Variable Life Insurance: Allows policyholders to invest the cash value in a selection of investment options, such as stocks and bonds. While this offers the potential for higher returns, it also comes with higher risk.
Final Expense Insurance: A smaller type of permanent life insurance specifically designed to cover end-of-life expenses, such as funeral and burial costs. It is usually easier to qualify for and has lower coverage limits.
4. Benefits of Life Insurance in Financial Planning
Including life insurance in your financial plan provides several key benefits:
Financial Security for Dependents: Life insurance ensures that your family will have the financial resources they need to cover daily expenses, pay off debts, and manage future costs, such as education or healthcare, after you're gone.
Peace of Mind: Knowing that your loved ones will be financially protected gives you peace of mind and allows you to focus on other aspects of your financial planning.
Tax Advantages: The death benefit from a life insurance policy is typically paid out to beneficiaries free of income tax. In addition, permanent life insurance policies offer tax-deferred growth on the cash value component, allowing for efficient wealth accumulation.
Flexibility in Financial Planning: Life insurance policies, particularly permanent ones, offer flexibility. You can use the cash value for emergencies, supplement retirement income, or as collateral for loans. This makes it a versatile tool in long-term financial planning.
5. How to Choose the Right Life Insurance Policy
Selecting the right life insurance policy depends on your financial goals, the needs of your dependents, and your budget. Here are some tips to help you choose the right policy:
Assess Your Financial Needs: Consider how much coverage you need by evaluating your family’s living expenses, outstanding debts, future financial goals (such as education or retirement), and the amount of income you want to replace. A common rule of thumb is to have a policy that covers 10-12 times your annual income.
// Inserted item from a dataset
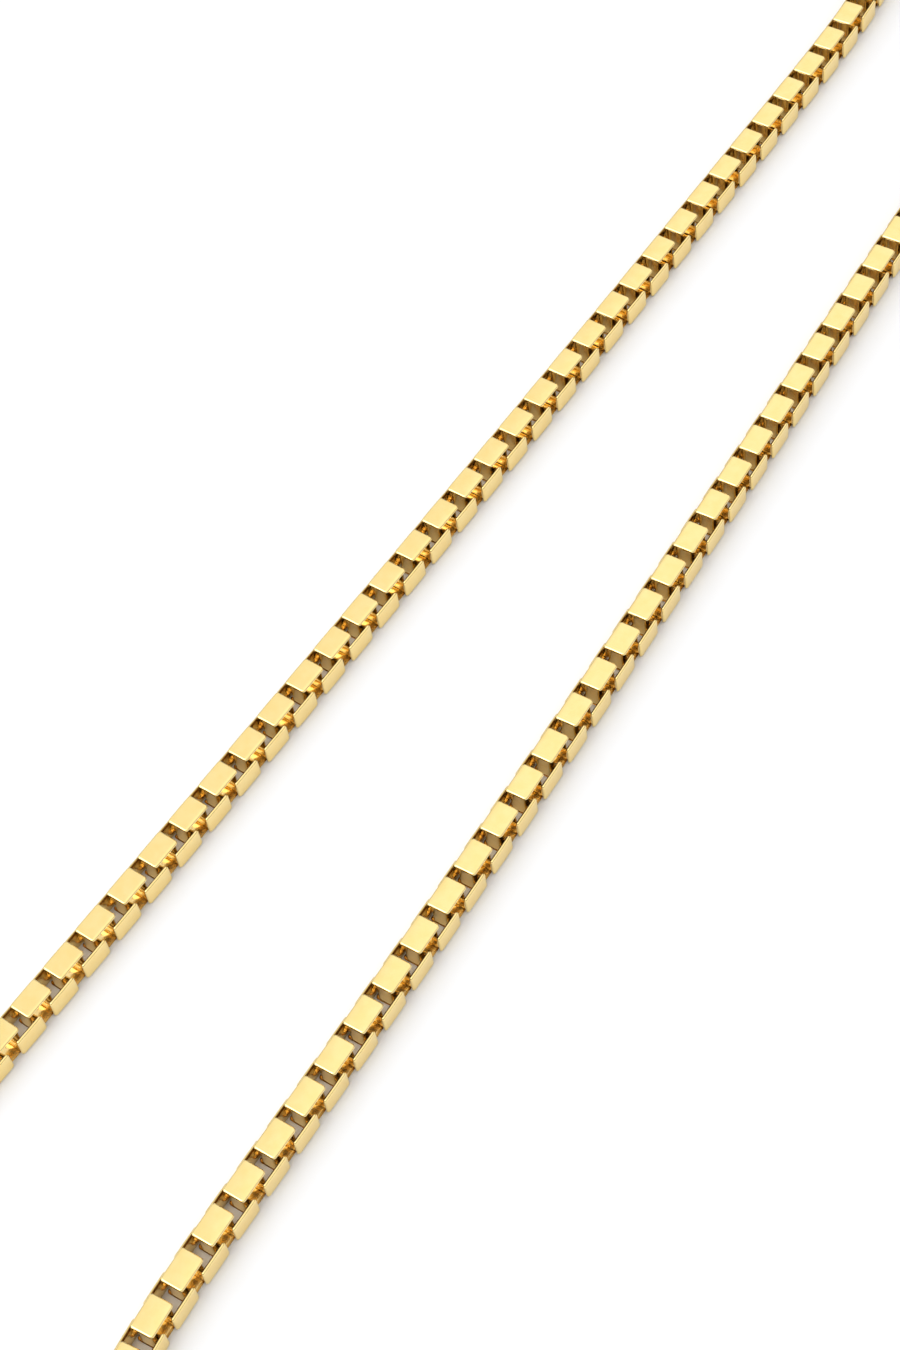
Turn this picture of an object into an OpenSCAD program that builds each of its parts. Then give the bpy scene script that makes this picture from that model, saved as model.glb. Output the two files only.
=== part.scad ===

Determine the Length of Coverage: If you're choosing term life insurance, think about how long your family will need financial support. For example, you might want coverage until your children are out of college or until your mortgage is paid off.
Compare Costs: While term life insurance is generally more affordable, permanent life insurance offers additional benefits like cash value growth. Compare the premiums, coverage, and benefits of different policies to find the one that fits your financial situation.
Evaluate Your Health: Life insurance premiums are largely based on your age, health, and lifestyle. The healthier you are, the lower your premiums. If you have health issues, it’s essential to shop around and get quotes from different insurers.
Consider the Role of Life Insurance in Retirement: Permanent life insurance policies can be used as a tool to supplement retirement income, thanks to the cash value component. Consider how life insurance can fit into your broader retirement plan.
6. Reviewing and Updating Your Life Insurance Policy
Once you've chosen a life insurance policy, it's important to review it periodically, especially after major life events such as marriage, the birth of a child, or changes in financial status. Regularly updating your policy ensures that your coverage remains adequate as your needs evolve over time.
Conclusion
Life insurance is a key element of financial planning, offering protection and stability for your loved ones in the event of your passing. By replacing lost income, covering debts, and ensuring that future financial goals are met, life insurance helps secure your family’s financial future. Whether you choose a term or permanent policy, life insurance provides peace of mind and allows you to build a comprehensive financial plan that considers both short-term needs and long-term objectives.
Carefully assessing your financial situation, understanding the different types of life insurance, and regularly reviewing your coverage will ensure that your policy remains aligned with your goals and provides the protection your family deserves.